Die Rede von Untergangsphantasien ist dabei nicht so zu verstehen, dass es sich um eine reine Phantasterei handelt. Der Begriff ‚Phantasie‘ ist im vorliegenden Beitrag schon deshalb angebracht, weil er überwiegend literarische Texte behandelt. Angemessen scheint er aber auch im außerliterarischen Bereich, weil wir auch dort über Zukunftsprojektionen, und das heißt über Fiktionen und große Erzählungen sprechen. Unangemessen wäre es vor solchem Hintergrund, von Untergangsprognosen zu reden. Als Beispiel hierfür kann Agambens Essay dienen. Er ist schon deshalb keine Prognose, weil Agamben kein hinlängliches Daten- und Diskussionsmaterial bereitstellt, sondern stattdessen Ängste bedient und schürt.

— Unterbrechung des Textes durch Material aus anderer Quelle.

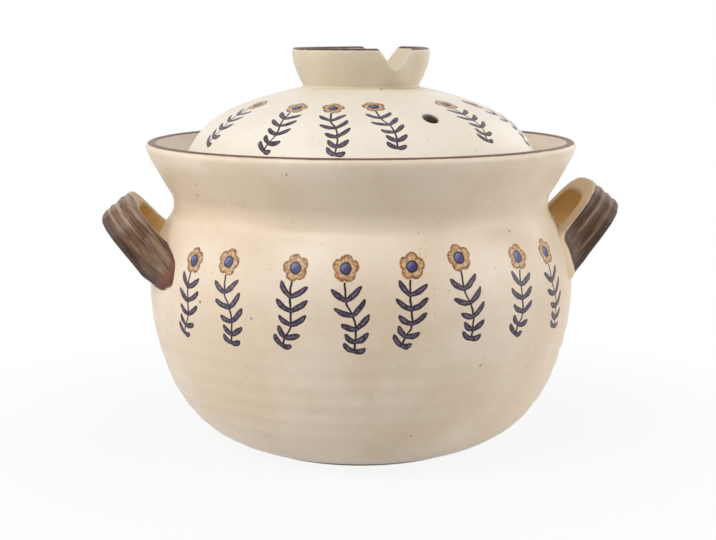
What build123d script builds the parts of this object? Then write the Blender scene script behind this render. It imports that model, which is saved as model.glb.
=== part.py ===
import os
from math import cos, radians, sin

from build123d import *

# A lidded stoneware casserole of the donabe kind: a thrown pot with two pulled strap handles,
# and a thrown domed lid with a hollow ring for a knob. Millimetres, +Z up.
# The origin is the middle of the foot, the handles lie on the X axis, and the front faces -Y.

# Pot, outside: foot, belly, neck and rim
foot_radius = 56.5
foot_round = 1.2
foot_rise_share = 0.25
belly_radius = 106.8
belly_height = 80.0
neck_radius = 94.2
neck_depth = 30.8
rim_radius = 107.5
rim_height = 153.6
rim_lean_share = 0.30

# Points between those stations: share of the step in radius, share of the step in height
bowl_shares = [(0.92, 0.647)]
shoulder_shares = [(0.49, 0.682), (0.755, 0.818)]
flare_shares = [(0.26, 0.314), (0.61, 0.607)]

# Pot, wall, floor and turned foot
pot_wall = 6.5
rim_wall = 6.0
lip_round = 2.6
floor_thickness = 7.5
floor_radius = 46.0
foot_ring_width = 7.5
foot_recess = 1.6

# Where along the outside the wall's depth is set off inwards
bowl_inset_shares = [0.35, 0.68]
shoulder_inset_shares = [0.25, 0.50, 0.75]

# Gallery: the ledge inside the rim that the lid sits on
gallery_depth = 14.1
gallery_wall = 8.6
gallery_margin = 0.7
gallery_lip = 5.0
gallery_round = 1.2
lid_clearance = 2.0

# Lid
lid_rise = 42.7
lid_wall = 6.0
lid_seat_width = 5.8
lid_edge_band = 1.6
lid_edge_round = 0.8
lid_edge_lean_share = 0.65
dome_shares = [(0.601, 0.785), (0.841, 0.518)]
dome_inset_shares = [0.50, 0.75]

# Steam hole through the dome, straight down, on the front right
steam_hole_radius = 3.4
steam_hole_reach = 67.3
steam_hole_bearing = -66.0

# Knob: the flared ring on the dome
knob_height = 17.2
knob_base_radius = 29.0
knob_top_radius = 34.4
knob_wall = 4.6
knob_lip_round = 2.0
knob_lute = 1.2
knob_flare_shares = [(0.70, 0.50)]
knob_base_lean_share = 0.50
knob_top_lean_share = 0.05

# Channel across the knob, cut through both walls beside the middle
channel_offset = 13.6
channel_turn = 2.0
channel_mouth_width = 16.0
channel_waist_width = 9.4
channel_floor_width = 5.6
channel_depth = 9.6
channel_waist_share = 0.60
channel_mouth_lean_share = 0.50
channel_floor_rise_share = 0.35

# Handles: a strap with finger grooves along its outer face, bent to a loop that leans outwards
strap_width = 18.2
strap_thickness = 9.8
strap_edge_round = 2.2
strap_crown = 0.5
groove_count = 3
groove_depth = 0.9
loop_tilt = 50.0
loop_root_inset = 10.8
loop_root_rise = 12.0
loop_root_depth = 15.0
loop_length = 43.0
loop_root_half_width = 34.5
loop_arch_half_width = 28.5
loop_corner_radius = 20.0
loop_unevenness = 2.7

# One overrun for every cut that passes through a face
cut_overrun = 4.0

# Halvings in the search for a point on an outline
search_steps = 40

# Directions of an outline: up, down and outwards
rising = (0, 1)
falling = (0, -1)
level = (1, 0)


def between(low, high, shares):
    """Points on the way from one outline station to the next."""
    step = (high[0] - low[0], high[1] - low[1])
    return [(low[0] + across * step[0], low[1] + up * step[1]) for across, up in shares]


def inset(outline, shares, depth):
    """Points set off from an outline to its left by the wall's depth."""
    points = []
    for share in shares:
        run = outline % share
        points.append(outline @ share + Vector(-run.Y, run.X) * depth)
    return points


def point_where(outline, measure, target):
    """The point of an outline at which a measure that grows along it reaches its target."""
    low, high = 0, 1
    for _ in range(search_steps):
        middle = (low + high) / 2
        if measure(outline @ middle) < target:
            low = middle
        else:
            high = middle
    return outline @ high


def spin(*edges):
    """Solid of revolution about Z, from the closed outline of its right half."""
    return revolve(Plane.XZ * make_face(Curve() + list(edges)), Axis.Z)


def pot_outside():
    """Outside of the pot in three runs: bowl to the belly, shoulder to the neck, flare to the lip."""
    foot = (foot_radius + foot_round, foot_round)
    belly = (belly_radius, belly_height)
    neck = (neck_radius, rim_height - neck_depth)
    lip = (rim_radius, rim_height - lip_round)
    foot_direction = (1, foot_rise_share)
    lip_direction = (rim_lean_share, 1)
    bowl = Spline(foot, *between(foot, belly, bowl_shares), belly, tangents=[foot_direction, rising])
    shoulder = Spline(belly, *between(belly, neck, shoulder_shares), neck, tangents=[rising, rising])
    flare = Spline(neck, *between(neck, lip, flare_shares), lip, tangents=[rising, lip_direction])
    return bowl, shoulder, flare


# The lid and its seat follow from the pot's outside at the height of the gallery
gallery_height = rim_height - gallery_depth
gallery_outside = point_where(pot_outside()[2], lambda point: point.Y, gallery_height)
seat_radius = gallery_outside.X - gallery_wall
throat_radius = seat_radius - lid_clearance - lid_seat_width - gallery_margin
lid_radius = seat_radius - lid_clearance
lid_crown_height = gallery_height + lid_rise
knob_top_height = lid_crown_height + knob_height


def pot_lip():
    """Rounded top of the rim, from the outside over to the inside."""
    outer = (rim_radius, rim_height - lip_round)
    inner = (rim_radius - rim_wall, rim_height - lip_round)
    return ThreePointArc(outer, (rim_radius - rim_wall / 2, rim_height), inner)


def pot_envelope():
    """The pot's outside as a full solid, which trims whatever is luted to it."""
    bowl, shoulder, flare = pot_outside()
    lip = pot_lip()
    top = Polyline(lip @ 1, (0, rim_height - lip_round), (0, 0), (foot_radius, 0))
    return spin(bowl, shoulder, flare, lip, top, Line((foot_radius, 0), bowl @ 0))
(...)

Damit ist unter der Hand eine erste Richtung der vorstehenden Untersuchung beschrieben: Im Vordergrund stehen weniger Inhalte, sachliche Positionen – etwa zum lateinischen Reich –, sondern Diskursstrukturen, Narrative, rhetorische Zurichtungen sowie eine erste Typisierung von Untergangsphantasien. Zu erarbeiten ist letztere im Kontrast zum interkulturellen Diskurs, ohne dass dieser vollumfänglich zu betrachten und zu charakterisieren wäre.
Um einleitend hierzu eine erste Vorschau zu bieten.
Soviel einleitend zum Ausblick. Wie an ihm zu ermessen ist, besitzen Untergangsphantasien eine beträchtliche Spannbreite. Ich versuche diesem Umstand zumindest ansatzweise dadurch gerecht zu werden, dass ich mit den Autoren Goll, Céline, Gracq und Houellebecq eine vergleichsweise heterogene Textauswahl in Blick nehme. Ich behandle die Texte nicht chronologisch, sondern gliedere sie systematisch: Céline und Gracq beziehen sich auf ein Kriegsszenario. So unterschiedlich die beiden Autoren damit auch umgehen – Untergangsphantasien treten uns hier im Kontext internationaler Konflikte entgegen. Goll und Houellebecq sind demgegenüber in ungleich höherem Maße mit dem eigenen kulturellen Ungenügen und weniger mit internationalen Konflikten befasst.